Полет прошел спокойно, можно даже сказать превосходно. После того, как подали горячий ужин, и новые приятели сдобрили его остатками трех семерок, настроение Густава повысилось десятикратно. За ним не следили, его не преследовали, а если и захотели бы найти, то наверняка на прочесывание России им потребовалось лет двести. План, которого хитрый эстонец придерживался с самого начала, действовал. Случай, разумеется, внес в него кое-какие коррективы, но они были настолько благоприятными, что Сирманн тоже начал немножко верить в Провидение.
Москва, Шереметьево и Россия в целом встретили путешественников сырой вечерней прохладой. Когда они спускались по трапу, над городом висела плотная серая пелена. Воздух был необычайно теплым для этого времени года, и все говорило о том, что вот-вот начнется мелкий моросящий дождик. Желтые автобусы медленно катили по летному полю. Многим такая погода не по душе. У них ноют суставы, голова раскалывается на четыре части, и они начинают проклинать тот день, когда Паскаль изобрел низкое атмосферное давление. Вероятно, к такой породе людей относился и Гёйсе. Он втянул шею в воротник, был малоразговорчив и бледен.
Но Густаву всегда нравилась пасмурная погода. Те дни, когда небо становилось серым и всякая живность в округе забивалась в норы, на чердаки и переставала галдеть, шуметь и трещать, он проживал особенно радостно. Теперь он в новой стране, с новым другом и его ждет новая жизнь. Напряжение вдруг куда-то исчезло. И он рассеяно воспринимал окружающей мир.
Его ожидания насчет русской таможни полностью подтвердились, никто не задал никаких лишних вопросов и даже не поинтересовался содержимым ручной клади проповедников. А поскольку еще в самолете они договорились, что в гостиницу поедут вместе, так как рейс Гёйсе на Владивосток был только на следующий день, Густав пошел искать такси, оставив своего спутника у места выдачи багажа. В этом багаже ему кое-что причиталось. Гёйсе с готовностью поддержал мысль о такси и, вынув из кармана трубку, изъявил желание позвонить. Звонок в Приморье единственному на весь Дальний Восток адепту финского бога, с которым церковь познакомилась по Интернету, гласил, что он незамедлительно прибывает и готов начать проповедовать хоть у трапа самолета.
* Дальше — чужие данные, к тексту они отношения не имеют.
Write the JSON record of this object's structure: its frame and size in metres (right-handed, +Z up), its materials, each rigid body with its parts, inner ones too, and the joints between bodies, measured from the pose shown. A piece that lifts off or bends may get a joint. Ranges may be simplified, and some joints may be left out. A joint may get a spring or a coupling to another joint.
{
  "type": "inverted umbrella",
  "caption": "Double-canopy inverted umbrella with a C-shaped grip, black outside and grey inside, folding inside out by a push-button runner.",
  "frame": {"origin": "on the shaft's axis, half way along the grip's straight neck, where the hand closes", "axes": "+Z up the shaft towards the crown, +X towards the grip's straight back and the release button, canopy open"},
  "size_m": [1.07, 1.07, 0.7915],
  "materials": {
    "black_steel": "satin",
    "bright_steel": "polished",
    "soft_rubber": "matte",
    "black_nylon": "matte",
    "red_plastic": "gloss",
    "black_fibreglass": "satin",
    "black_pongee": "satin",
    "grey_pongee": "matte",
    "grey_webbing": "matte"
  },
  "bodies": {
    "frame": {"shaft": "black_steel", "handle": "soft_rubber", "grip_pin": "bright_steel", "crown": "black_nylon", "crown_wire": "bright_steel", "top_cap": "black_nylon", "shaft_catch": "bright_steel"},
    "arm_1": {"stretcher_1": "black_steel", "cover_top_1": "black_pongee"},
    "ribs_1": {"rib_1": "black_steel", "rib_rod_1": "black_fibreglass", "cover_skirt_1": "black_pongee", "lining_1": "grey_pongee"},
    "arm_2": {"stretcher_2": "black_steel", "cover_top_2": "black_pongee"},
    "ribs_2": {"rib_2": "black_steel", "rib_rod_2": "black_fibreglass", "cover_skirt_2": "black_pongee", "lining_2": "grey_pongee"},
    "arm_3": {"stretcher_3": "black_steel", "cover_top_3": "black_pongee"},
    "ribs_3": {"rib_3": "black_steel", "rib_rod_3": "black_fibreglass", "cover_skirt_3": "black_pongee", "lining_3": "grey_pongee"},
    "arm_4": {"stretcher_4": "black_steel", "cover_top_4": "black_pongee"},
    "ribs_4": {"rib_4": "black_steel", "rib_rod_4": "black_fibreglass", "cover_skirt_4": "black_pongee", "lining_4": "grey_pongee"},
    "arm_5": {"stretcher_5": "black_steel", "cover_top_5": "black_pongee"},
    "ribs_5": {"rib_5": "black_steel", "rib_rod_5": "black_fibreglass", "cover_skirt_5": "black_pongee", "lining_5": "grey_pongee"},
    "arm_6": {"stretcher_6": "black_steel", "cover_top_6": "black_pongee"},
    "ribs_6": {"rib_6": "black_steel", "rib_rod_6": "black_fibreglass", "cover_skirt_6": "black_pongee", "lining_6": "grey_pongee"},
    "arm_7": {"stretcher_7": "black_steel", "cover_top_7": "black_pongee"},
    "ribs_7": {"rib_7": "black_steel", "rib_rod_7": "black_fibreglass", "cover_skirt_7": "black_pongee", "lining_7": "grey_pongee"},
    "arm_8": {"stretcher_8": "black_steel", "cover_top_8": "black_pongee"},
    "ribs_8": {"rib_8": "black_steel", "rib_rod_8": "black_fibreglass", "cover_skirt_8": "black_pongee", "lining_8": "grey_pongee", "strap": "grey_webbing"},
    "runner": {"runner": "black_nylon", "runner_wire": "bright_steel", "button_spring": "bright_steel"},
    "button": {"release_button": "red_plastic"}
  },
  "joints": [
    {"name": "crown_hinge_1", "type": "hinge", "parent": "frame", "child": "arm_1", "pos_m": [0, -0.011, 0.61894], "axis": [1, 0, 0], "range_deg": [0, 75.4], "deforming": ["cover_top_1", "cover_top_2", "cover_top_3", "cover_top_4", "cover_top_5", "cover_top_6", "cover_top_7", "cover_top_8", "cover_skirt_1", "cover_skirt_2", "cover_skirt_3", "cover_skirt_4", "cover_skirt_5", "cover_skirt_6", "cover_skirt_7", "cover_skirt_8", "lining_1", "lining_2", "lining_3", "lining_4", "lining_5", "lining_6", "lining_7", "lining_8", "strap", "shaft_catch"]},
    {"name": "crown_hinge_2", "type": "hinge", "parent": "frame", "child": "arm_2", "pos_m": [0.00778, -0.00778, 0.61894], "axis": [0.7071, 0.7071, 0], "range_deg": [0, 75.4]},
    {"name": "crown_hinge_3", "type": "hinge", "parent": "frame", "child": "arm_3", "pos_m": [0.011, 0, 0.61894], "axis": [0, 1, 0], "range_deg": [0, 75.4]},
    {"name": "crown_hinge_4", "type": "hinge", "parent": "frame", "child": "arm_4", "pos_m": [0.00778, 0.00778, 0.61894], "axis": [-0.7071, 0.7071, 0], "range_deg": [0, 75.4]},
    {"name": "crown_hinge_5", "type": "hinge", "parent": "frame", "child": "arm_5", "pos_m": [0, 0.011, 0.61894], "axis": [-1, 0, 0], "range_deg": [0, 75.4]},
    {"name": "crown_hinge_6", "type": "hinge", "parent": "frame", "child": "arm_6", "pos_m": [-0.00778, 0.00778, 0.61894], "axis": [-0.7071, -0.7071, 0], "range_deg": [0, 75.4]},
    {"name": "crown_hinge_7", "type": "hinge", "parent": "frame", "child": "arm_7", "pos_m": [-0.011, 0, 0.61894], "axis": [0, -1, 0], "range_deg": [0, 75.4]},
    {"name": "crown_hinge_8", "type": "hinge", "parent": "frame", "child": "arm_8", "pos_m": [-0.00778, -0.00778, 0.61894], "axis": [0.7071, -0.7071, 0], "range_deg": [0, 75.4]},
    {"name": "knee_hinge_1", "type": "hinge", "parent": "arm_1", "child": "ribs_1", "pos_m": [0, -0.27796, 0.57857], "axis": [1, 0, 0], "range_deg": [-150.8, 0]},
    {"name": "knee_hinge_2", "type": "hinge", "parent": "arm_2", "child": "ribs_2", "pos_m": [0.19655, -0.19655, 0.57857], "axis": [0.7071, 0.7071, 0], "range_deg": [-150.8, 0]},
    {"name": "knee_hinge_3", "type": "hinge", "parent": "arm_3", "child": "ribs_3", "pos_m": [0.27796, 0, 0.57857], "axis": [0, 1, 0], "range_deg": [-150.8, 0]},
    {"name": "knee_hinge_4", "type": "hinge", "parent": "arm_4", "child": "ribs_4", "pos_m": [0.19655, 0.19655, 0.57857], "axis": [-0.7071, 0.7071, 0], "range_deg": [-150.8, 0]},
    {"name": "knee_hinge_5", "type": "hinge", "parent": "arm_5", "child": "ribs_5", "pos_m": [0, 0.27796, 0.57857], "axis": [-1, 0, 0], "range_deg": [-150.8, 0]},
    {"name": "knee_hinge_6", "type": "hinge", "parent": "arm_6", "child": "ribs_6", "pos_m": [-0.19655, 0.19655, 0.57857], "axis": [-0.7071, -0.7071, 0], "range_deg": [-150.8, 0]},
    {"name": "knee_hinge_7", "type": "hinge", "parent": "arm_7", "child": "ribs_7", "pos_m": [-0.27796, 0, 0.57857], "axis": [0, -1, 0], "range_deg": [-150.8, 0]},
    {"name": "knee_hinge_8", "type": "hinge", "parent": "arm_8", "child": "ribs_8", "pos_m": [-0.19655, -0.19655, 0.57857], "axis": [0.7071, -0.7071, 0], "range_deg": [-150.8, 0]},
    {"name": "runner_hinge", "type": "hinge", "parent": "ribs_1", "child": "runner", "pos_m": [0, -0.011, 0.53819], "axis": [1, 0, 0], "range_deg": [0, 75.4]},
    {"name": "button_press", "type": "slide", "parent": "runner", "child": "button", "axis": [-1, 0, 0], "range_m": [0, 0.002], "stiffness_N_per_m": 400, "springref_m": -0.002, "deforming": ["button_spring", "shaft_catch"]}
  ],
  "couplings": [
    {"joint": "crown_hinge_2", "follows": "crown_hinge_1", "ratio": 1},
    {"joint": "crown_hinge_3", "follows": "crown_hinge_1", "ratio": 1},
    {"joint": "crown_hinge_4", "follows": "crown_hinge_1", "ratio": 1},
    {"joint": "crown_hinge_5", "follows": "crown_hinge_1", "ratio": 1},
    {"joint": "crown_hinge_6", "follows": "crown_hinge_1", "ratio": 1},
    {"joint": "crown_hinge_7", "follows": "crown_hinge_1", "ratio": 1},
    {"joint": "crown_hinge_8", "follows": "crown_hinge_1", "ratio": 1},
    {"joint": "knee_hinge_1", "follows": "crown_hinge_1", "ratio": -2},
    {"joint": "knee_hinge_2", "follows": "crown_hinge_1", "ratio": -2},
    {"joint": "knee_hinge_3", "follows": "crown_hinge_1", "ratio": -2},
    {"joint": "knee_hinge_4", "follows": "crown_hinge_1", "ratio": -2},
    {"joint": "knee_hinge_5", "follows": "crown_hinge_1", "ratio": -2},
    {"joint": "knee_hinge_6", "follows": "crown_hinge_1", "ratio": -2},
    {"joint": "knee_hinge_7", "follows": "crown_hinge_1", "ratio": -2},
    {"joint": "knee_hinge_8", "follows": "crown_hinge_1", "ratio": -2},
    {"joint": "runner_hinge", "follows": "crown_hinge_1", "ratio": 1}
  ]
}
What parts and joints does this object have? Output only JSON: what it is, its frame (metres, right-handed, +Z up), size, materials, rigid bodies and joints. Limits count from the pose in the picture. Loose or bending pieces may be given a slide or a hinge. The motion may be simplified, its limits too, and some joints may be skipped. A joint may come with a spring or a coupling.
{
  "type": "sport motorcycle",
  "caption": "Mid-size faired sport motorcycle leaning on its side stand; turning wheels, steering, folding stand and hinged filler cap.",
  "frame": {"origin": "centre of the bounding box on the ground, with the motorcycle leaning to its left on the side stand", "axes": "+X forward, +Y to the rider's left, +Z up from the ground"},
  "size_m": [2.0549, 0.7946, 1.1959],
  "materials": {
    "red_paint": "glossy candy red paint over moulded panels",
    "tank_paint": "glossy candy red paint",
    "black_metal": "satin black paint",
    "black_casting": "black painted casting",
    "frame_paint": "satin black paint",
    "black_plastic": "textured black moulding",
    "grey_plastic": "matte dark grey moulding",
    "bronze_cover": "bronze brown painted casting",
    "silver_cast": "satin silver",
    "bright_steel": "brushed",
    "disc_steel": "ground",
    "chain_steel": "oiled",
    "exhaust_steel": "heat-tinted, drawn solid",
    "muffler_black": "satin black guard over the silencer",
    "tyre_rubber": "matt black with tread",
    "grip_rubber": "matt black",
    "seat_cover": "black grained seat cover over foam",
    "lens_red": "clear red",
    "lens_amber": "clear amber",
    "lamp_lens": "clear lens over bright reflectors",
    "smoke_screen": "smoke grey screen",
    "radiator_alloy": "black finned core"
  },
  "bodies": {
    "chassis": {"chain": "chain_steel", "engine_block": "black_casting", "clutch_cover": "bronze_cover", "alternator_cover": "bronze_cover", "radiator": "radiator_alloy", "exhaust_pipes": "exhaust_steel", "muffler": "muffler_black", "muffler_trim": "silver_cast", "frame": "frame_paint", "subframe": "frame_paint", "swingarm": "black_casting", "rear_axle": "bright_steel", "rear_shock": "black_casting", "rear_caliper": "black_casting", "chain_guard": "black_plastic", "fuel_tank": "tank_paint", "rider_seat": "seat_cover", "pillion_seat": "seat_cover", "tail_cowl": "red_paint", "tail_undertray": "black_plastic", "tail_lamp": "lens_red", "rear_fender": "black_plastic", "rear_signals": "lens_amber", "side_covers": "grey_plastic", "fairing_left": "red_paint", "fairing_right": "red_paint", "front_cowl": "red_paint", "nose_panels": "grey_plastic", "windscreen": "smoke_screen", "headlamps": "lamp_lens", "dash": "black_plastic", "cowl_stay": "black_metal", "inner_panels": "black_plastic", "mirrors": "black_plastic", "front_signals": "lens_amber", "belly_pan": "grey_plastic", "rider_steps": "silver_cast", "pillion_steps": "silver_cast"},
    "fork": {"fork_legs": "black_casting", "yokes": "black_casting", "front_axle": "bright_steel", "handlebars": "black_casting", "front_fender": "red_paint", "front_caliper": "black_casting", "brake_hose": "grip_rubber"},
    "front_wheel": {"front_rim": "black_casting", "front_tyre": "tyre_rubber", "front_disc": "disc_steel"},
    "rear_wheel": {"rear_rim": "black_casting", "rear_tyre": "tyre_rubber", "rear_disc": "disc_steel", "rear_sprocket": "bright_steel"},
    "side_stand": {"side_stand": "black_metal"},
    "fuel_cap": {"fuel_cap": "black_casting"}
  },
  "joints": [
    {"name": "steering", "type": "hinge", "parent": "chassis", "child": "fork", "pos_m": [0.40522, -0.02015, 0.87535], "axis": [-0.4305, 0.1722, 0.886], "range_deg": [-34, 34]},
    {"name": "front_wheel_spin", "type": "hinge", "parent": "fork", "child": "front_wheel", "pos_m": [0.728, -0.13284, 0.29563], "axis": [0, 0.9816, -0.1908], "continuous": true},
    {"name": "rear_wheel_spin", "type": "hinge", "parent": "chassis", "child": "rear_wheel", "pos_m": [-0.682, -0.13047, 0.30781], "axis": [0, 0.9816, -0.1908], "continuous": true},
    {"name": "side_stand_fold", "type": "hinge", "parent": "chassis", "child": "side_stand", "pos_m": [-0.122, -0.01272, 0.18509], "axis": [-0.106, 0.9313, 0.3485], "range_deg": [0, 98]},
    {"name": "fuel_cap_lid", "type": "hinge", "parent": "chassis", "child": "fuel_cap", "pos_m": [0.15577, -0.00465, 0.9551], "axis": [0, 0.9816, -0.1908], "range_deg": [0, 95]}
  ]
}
Есть печальное правило – беда приходит всегда, откуда ее меньше всего ждешь. Едва Густав поверил, что все проблемы позади, и подхваченный расторопным пареньком-таксистом, наслаждался своим хорошим настроением, как она появилась. Первый взгляд, который он бросил на спешащего к ним Гёйсе, вызвал смутную, пока не оформившуюся, тревогу. Проповедник шел налегке, без чемодана!
– А где багаж? – осторожно спросил Сирманн, чувствуя, что голос все-таки предательски задрожал.